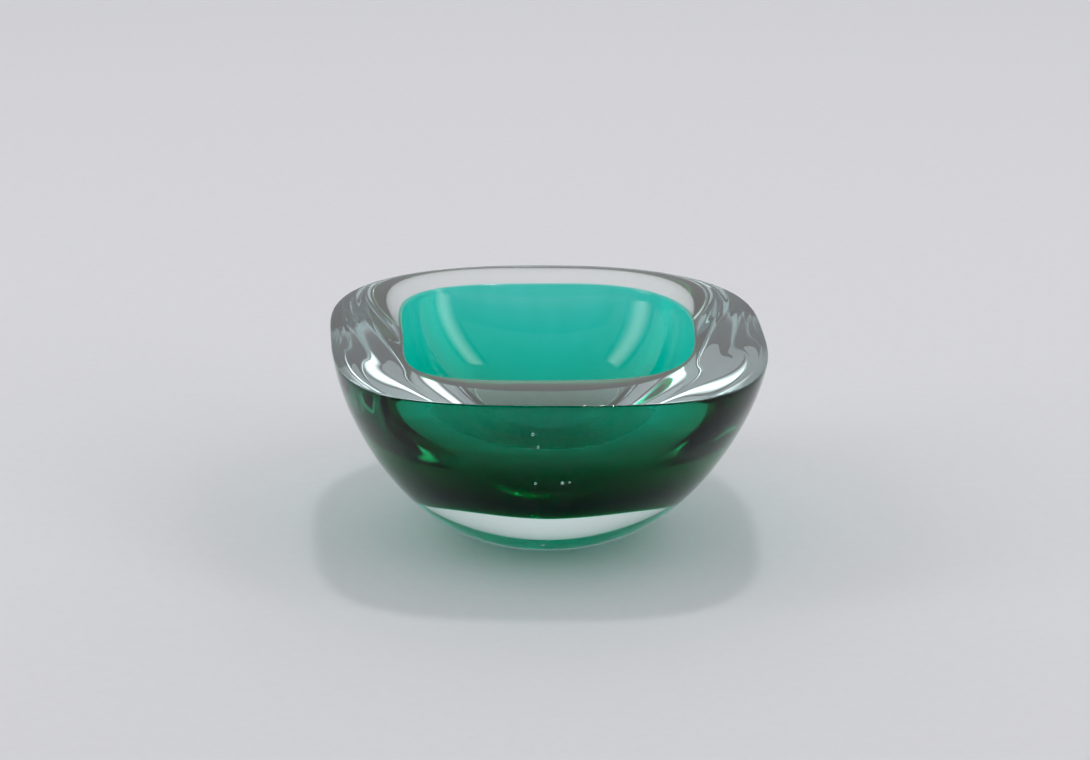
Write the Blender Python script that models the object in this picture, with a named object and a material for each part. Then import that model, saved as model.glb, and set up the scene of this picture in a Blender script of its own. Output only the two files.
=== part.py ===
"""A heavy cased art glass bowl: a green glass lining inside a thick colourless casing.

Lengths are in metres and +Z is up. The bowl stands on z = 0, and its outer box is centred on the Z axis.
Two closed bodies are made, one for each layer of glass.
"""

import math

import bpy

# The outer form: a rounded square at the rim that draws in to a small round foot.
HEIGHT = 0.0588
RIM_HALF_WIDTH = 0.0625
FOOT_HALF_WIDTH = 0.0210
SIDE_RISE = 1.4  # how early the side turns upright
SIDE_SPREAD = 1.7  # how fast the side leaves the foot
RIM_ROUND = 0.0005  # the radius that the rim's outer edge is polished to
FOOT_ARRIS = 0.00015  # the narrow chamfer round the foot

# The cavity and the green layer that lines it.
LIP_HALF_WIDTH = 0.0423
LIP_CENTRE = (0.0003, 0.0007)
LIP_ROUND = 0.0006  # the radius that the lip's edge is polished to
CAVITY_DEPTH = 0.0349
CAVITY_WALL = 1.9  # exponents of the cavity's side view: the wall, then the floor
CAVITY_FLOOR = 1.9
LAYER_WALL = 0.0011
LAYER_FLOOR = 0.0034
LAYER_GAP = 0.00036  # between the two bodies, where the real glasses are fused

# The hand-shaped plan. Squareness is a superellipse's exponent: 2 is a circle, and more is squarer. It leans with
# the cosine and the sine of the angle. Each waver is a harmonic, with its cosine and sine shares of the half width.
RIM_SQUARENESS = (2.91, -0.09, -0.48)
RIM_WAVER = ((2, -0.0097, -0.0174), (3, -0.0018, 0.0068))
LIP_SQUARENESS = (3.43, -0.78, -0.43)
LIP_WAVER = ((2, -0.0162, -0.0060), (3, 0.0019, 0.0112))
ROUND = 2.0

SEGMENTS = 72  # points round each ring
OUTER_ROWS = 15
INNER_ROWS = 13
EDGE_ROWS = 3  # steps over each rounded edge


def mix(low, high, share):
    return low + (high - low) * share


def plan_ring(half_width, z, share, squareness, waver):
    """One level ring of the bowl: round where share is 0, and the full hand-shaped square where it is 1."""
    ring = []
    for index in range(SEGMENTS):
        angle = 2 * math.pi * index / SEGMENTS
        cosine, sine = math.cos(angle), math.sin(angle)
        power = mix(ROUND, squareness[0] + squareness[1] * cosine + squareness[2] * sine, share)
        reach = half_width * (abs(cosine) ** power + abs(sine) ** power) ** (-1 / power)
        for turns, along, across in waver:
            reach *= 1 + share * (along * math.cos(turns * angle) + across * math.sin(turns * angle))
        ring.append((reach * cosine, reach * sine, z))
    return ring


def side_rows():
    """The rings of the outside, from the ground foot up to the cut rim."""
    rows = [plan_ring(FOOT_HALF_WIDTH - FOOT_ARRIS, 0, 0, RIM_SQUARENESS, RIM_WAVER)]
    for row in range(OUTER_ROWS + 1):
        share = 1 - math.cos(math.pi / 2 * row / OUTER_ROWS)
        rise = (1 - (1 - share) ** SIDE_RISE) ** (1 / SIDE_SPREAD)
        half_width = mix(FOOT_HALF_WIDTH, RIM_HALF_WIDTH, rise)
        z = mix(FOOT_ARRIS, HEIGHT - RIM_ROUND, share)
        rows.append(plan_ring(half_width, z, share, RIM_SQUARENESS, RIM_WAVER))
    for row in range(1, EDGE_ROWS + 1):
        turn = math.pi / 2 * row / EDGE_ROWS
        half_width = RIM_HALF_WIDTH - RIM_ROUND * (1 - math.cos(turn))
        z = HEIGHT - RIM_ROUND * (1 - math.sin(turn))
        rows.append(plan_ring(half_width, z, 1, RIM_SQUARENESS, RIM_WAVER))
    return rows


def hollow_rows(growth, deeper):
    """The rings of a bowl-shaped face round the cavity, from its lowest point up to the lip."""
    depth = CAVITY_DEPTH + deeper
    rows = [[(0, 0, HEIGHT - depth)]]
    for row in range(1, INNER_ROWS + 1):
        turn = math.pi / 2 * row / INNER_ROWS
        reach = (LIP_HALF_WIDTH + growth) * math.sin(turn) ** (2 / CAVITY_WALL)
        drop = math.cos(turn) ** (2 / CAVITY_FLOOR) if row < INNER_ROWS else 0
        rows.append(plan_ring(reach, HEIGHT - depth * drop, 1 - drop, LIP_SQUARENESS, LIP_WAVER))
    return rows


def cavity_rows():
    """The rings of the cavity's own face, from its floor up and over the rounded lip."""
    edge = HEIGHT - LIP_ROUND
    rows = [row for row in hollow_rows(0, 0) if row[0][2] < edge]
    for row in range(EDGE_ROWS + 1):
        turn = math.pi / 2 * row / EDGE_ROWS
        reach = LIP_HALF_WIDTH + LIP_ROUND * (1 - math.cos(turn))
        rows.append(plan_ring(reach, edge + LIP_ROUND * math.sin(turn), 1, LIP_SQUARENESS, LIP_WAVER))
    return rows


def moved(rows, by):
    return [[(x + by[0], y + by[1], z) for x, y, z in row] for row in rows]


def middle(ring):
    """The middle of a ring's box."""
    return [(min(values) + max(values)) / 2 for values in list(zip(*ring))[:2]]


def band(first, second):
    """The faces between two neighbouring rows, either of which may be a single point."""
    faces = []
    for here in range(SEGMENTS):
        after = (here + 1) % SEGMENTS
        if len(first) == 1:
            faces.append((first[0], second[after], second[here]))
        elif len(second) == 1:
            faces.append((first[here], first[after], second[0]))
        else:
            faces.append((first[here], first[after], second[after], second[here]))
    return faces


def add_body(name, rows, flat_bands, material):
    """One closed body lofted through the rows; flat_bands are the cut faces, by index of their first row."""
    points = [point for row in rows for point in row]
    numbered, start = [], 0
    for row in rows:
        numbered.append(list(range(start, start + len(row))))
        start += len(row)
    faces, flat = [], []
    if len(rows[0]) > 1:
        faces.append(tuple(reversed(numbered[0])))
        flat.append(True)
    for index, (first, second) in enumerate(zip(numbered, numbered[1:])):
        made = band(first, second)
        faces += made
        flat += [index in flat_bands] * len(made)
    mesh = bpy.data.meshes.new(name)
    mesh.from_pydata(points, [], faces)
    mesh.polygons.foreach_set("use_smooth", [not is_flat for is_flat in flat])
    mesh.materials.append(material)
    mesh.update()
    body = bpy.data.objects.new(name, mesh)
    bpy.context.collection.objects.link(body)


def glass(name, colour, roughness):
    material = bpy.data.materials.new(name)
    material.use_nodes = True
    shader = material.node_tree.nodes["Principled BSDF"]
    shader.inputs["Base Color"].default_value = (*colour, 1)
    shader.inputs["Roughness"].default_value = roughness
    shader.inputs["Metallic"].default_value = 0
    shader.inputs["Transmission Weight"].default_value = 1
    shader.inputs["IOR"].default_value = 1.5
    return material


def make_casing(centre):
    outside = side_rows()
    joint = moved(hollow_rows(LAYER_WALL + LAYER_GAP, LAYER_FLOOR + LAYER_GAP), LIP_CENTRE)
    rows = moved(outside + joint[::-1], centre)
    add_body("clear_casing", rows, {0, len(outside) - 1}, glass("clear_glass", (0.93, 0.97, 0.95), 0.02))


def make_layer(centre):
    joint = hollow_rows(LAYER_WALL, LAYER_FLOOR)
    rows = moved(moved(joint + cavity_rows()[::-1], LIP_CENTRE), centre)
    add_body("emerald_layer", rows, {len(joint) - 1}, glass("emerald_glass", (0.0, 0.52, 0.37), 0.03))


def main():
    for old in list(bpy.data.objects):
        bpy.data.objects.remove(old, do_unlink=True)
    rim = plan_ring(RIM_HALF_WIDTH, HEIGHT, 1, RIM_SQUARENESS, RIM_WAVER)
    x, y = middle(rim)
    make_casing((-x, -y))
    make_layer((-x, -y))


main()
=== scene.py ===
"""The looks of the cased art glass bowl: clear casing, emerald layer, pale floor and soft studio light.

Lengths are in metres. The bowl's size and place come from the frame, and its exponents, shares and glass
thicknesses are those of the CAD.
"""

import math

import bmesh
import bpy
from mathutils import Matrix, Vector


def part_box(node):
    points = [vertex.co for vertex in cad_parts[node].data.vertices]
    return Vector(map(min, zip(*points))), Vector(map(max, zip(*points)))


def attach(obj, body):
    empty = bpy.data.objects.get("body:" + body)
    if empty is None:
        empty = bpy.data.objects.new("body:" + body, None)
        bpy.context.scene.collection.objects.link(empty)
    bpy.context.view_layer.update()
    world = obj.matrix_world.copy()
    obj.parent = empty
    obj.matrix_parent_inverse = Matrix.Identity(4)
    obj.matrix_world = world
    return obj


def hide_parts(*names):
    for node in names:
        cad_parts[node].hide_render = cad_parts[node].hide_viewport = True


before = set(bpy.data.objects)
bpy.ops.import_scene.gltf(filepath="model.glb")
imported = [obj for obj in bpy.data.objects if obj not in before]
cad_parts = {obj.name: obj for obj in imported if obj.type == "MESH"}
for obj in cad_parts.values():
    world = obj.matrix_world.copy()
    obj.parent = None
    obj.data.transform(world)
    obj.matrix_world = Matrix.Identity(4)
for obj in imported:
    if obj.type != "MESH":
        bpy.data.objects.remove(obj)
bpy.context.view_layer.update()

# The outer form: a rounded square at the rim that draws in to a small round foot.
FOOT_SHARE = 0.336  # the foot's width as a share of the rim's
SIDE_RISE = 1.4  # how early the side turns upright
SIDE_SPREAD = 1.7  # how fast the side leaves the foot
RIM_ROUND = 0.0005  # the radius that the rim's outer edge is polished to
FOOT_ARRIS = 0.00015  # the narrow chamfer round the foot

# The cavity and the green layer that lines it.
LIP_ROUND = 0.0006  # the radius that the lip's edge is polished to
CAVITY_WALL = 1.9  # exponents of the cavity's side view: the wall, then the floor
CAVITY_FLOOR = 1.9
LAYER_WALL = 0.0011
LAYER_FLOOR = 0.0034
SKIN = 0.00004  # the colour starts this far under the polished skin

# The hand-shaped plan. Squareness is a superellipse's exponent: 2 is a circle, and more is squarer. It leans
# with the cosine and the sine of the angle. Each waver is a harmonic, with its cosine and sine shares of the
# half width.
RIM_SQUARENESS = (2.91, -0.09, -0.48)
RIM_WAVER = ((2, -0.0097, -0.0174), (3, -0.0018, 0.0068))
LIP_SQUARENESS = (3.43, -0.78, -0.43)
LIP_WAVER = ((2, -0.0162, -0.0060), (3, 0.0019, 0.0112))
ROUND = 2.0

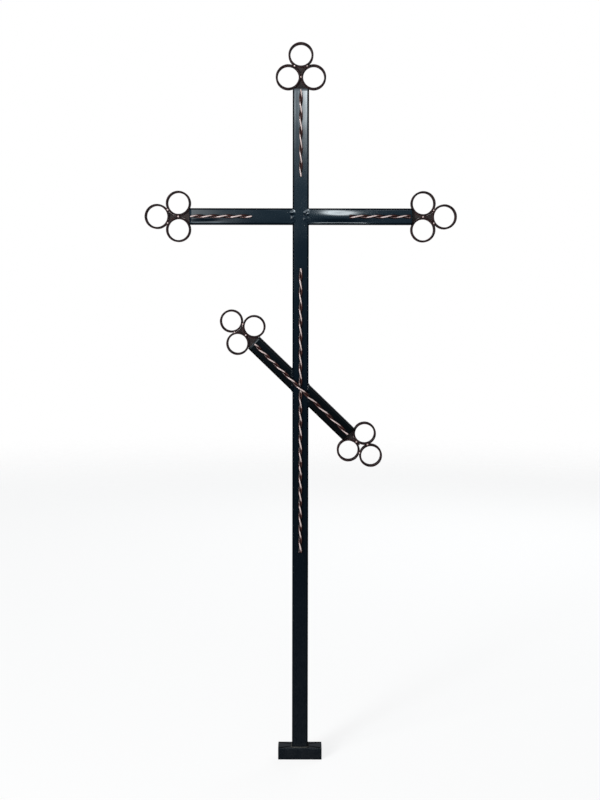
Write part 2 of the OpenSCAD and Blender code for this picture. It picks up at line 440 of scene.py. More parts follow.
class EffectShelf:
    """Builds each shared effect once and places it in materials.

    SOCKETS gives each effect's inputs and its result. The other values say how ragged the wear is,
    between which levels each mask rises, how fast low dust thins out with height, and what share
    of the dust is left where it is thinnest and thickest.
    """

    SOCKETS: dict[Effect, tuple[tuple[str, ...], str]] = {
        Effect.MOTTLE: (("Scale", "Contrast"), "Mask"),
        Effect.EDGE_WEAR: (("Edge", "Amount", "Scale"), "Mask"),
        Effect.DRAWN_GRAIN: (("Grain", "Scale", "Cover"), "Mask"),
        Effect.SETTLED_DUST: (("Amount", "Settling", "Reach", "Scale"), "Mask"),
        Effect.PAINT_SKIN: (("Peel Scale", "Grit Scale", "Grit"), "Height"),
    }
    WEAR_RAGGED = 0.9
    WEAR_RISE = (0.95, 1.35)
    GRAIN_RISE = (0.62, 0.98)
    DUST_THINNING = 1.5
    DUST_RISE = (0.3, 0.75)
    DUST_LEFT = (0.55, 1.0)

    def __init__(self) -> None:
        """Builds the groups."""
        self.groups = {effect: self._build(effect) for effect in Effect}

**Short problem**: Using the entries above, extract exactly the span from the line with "HEIGHT, 1, RIM_SQUARENESS, RIM_WAVER)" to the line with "for node in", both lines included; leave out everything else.

**Complete response**:
    rim = plan_ring(RIM_HALF_WIDTH, HEIGHT, 1, RIM_SQUARENESS, RIM_WAVER)
    x, y = middle(rim)
    make_casing((-x, -y))
    make_layer((-x, -y))


main()
=== scene.py ===
"""The looks of the cased art glass bowl: clear casing, emerald layer, pale floor and soft studio light.

Lengths are in metres. The bowl's size and place come from the frame, and its exponents, shares and glass
thicknesses are those of the CAD.
"""

import math

import bmesh
import bpy
from mathutils import Matrix, Vector


def part_box(node):
    points = [vertex.co for vertex in cad_parts[node].data.vertices]
    return Vector(map(min, zip(*points))), Vector(map(max, zip(*points)))


def attach(obj, body):
    empty = bpy.data.objects.get("body:" + body)
    if empty is None:
        empty = bpy.data.objects.new("body:" + body, None)
        bpy.context.scene.collection.objects.link(empty)
    bpy.context.view_layer.update()
    world = obj.matrix_world.copy()
    obj.parent = empty
    obj.matrix_parent_inverse = Matrix.Identity(4)
    obj.matrix_world = world
    return obj


def hide_parts(*names):
    for node in names:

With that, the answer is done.